WHAT THIS TASK INVOLVES
Quote precisely the run of lines opening with the line containing "for number in" and closing with the line containing "if empty is", and nothing else.
........
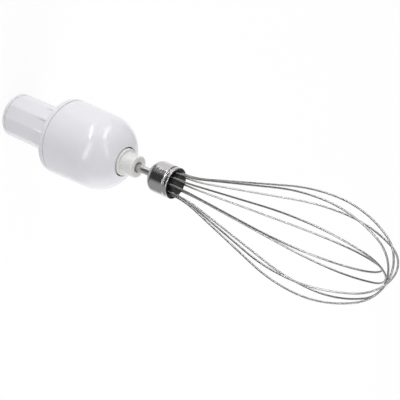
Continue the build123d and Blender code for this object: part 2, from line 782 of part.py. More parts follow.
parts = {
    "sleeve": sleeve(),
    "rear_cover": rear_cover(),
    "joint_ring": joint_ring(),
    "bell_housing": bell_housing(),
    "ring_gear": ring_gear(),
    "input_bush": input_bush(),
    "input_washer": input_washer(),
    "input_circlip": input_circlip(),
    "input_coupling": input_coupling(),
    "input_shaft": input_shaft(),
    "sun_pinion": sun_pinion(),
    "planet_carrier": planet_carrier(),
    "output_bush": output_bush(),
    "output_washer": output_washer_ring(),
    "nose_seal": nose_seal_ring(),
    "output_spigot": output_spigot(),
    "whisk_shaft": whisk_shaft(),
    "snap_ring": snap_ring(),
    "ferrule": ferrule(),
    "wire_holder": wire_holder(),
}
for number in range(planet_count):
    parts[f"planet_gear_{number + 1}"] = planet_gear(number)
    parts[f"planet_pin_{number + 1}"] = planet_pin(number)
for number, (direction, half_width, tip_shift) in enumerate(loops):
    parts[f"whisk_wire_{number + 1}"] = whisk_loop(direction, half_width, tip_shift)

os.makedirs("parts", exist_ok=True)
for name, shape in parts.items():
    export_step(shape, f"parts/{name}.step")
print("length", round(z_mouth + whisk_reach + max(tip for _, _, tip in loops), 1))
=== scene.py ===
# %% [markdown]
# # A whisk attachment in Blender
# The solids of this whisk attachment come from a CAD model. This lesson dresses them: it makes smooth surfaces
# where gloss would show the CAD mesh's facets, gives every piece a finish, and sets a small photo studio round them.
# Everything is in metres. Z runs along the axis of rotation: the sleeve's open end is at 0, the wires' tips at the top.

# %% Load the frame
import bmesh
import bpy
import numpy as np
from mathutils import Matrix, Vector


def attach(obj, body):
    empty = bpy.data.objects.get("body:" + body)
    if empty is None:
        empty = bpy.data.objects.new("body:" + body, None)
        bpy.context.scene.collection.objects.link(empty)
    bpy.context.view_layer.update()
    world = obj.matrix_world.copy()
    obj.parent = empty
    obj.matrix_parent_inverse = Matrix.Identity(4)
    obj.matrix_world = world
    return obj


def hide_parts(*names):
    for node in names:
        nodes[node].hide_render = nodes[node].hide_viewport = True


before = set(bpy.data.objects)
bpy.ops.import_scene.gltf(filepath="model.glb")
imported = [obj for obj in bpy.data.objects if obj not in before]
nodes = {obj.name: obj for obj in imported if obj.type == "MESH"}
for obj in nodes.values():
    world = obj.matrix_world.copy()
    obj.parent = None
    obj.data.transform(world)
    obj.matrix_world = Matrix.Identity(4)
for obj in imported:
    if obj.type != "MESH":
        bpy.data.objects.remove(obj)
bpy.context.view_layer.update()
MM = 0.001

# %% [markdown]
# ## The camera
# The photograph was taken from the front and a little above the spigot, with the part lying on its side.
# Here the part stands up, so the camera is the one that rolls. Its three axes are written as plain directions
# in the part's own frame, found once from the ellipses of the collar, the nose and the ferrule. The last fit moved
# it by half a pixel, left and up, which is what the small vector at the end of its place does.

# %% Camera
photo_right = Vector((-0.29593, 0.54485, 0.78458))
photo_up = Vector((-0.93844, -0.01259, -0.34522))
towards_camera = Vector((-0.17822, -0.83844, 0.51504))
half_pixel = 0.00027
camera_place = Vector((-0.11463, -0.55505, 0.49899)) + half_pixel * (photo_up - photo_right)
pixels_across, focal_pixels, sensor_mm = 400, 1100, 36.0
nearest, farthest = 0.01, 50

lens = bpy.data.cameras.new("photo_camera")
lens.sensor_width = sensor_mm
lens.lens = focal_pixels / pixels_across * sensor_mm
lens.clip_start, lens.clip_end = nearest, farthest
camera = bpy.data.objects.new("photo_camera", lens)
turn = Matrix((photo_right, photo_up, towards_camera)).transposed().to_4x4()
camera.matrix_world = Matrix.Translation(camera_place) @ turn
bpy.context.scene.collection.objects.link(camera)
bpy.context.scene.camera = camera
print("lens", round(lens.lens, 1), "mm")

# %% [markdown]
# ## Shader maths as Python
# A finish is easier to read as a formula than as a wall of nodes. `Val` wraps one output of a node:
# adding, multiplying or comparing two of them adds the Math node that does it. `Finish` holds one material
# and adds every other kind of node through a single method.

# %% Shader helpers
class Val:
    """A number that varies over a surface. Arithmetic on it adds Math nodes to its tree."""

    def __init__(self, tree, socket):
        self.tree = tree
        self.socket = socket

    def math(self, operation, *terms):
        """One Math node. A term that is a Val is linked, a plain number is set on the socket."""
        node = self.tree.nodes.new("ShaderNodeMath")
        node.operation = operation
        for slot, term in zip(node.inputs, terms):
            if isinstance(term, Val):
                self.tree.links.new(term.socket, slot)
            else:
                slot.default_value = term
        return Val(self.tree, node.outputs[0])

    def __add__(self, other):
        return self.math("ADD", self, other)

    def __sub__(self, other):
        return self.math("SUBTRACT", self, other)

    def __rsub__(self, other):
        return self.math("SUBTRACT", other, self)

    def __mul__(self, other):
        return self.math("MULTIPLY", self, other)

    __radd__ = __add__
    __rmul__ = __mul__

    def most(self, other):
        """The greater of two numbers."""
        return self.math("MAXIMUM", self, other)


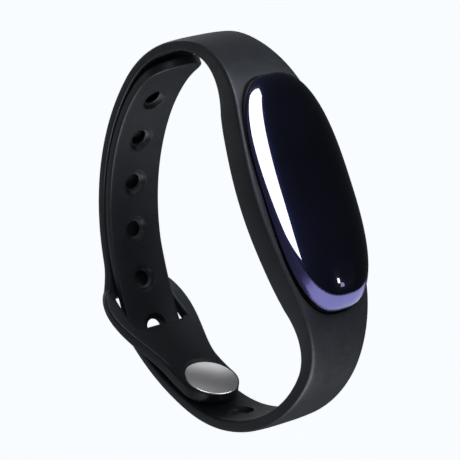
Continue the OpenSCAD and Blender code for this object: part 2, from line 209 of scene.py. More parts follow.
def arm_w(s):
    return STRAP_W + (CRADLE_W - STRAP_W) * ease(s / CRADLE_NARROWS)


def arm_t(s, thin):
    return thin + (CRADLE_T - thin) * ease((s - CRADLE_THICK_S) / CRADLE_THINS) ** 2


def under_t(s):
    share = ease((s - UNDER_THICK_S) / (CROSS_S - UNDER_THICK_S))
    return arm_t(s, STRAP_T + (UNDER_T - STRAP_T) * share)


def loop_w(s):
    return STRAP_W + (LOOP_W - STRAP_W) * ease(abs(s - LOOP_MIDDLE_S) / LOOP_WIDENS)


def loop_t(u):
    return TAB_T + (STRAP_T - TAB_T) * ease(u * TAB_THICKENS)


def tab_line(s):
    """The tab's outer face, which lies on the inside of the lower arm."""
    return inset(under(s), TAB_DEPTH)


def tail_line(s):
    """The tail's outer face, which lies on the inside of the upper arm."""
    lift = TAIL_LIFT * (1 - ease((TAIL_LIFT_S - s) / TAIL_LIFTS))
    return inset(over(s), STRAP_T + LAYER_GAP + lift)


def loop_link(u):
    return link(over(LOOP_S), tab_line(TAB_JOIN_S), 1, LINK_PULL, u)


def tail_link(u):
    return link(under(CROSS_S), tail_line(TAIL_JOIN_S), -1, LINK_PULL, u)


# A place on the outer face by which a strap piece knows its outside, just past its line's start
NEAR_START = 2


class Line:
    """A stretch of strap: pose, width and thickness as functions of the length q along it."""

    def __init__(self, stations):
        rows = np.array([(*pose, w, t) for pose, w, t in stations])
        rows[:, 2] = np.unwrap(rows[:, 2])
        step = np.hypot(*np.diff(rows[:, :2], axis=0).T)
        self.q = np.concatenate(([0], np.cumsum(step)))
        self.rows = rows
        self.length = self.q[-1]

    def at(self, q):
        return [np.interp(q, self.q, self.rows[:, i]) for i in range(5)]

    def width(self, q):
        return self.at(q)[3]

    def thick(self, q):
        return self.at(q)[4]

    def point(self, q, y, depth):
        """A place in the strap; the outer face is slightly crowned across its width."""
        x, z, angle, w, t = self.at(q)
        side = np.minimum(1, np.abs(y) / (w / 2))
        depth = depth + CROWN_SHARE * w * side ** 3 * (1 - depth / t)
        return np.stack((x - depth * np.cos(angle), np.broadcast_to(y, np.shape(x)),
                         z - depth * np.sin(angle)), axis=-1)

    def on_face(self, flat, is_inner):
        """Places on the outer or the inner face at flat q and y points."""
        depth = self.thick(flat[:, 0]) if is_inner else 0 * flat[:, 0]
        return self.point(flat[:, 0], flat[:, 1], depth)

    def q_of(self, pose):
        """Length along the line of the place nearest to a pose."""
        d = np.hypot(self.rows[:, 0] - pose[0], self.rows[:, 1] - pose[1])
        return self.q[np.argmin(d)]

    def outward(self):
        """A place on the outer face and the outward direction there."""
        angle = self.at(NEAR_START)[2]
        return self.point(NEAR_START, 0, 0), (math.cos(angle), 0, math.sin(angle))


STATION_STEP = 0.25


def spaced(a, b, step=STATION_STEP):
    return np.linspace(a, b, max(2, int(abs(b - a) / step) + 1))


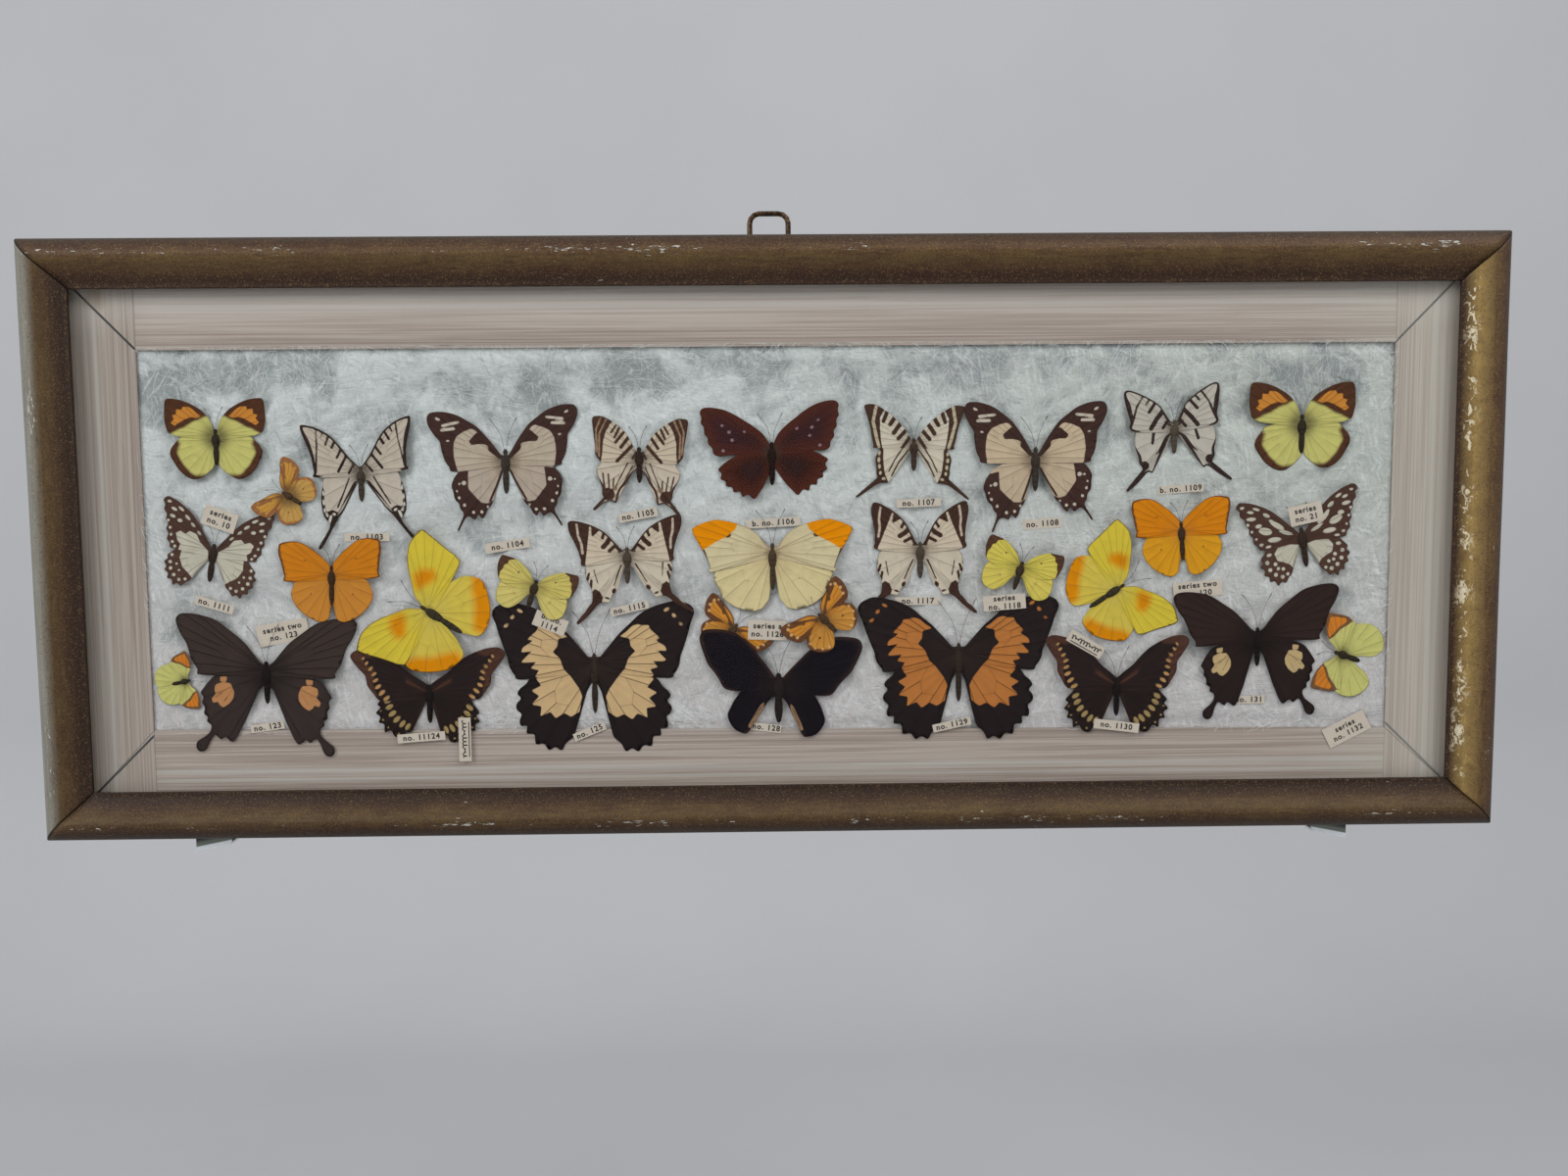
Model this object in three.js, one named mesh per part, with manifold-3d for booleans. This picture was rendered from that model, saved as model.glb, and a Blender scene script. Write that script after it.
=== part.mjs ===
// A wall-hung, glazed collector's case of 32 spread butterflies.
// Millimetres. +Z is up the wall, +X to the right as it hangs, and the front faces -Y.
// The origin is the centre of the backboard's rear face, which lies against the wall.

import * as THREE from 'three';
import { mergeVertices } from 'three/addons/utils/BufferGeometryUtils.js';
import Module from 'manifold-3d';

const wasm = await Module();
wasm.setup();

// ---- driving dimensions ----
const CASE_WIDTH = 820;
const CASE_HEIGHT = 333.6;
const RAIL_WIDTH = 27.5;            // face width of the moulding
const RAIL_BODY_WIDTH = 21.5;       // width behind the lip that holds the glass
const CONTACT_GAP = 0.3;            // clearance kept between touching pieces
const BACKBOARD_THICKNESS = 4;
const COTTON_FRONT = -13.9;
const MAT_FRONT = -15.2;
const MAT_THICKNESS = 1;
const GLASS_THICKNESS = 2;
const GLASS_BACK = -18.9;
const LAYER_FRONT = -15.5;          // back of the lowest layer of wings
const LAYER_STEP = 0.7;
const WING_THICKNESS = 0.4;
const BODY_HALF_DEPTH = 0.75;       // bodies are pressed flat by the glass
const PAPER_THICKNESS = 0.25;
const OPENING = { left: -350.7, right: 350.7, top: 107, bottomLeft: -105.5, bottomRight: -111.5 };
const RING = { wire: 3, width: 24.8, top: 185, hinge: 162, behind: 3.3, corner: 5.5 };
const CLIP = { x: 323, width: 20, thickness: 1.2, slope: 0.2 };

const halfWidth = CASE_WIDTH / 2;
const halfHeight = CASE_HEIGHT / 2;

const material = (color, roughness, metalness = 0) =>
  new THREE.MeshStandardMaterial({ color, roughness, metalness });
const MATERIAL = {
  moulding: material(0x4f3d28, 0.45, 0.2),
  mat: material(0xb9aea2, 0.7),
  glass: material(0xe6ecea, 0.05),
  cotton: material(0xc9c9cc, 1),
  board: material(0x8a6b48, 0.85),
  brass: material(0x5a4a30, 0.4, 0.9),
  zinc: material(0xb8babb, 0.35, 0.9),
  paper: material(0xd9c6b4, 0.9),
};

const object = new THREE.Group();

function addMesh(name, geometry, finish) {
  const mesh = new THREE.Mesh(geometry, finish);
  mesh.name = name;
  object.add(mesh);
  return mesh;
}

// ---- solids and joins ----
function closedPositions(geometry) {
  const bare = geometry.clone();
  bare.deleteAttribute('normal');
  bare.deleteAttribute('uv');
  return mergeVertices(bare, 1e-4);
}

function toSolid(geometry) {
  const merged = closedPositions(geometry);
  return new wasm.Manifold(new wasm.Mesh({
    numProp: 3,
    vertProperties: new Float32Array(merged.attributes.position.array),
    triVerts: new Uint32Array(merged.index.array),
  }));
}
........
RESULT
for number in range(planet_count):
    parts[f"planet_gear_{number + 1}"] = planet_gear(number)
    parts[f"planet_pin_{number + 1}"] = planet_pin(number)
for number, (direction, half_width, tip_shift) in enumerate(loops):
    parts[f"whisk_wire_{number + 1}"] = whisk_loop(direction, half_width, tip_shift)

os.makedirs("parts", exist_ok=True)
for name, shape in parts.items():
    export_step(shape, f"parts/{name}.step")
print("length", round(z_mouth + whisk_reach + max(tip for _, _, tip in loops), 1))
=== scene.py ===
# %% [markdown]
# # A whisk attachment in Blender
# The solids of this whisk attachment come from a CAD model. This lesson dresses them: it makes smooth surfaces
# where gloss would show the CAD mesh's facets, gives every piece a finish, and sets a small photo studio round them.
# Everything is in metres. Z runs along the axis of rotation: the sleeve's open end is at 0, the wires' tips at the top.

# %% Load the frame
import bmesh
import bpy
import numpy as np
from mathutils import Matrix, Vector


def attach(obj, body):
    empty = bpy.data.objects.get("body:" + body)
    if empty is None:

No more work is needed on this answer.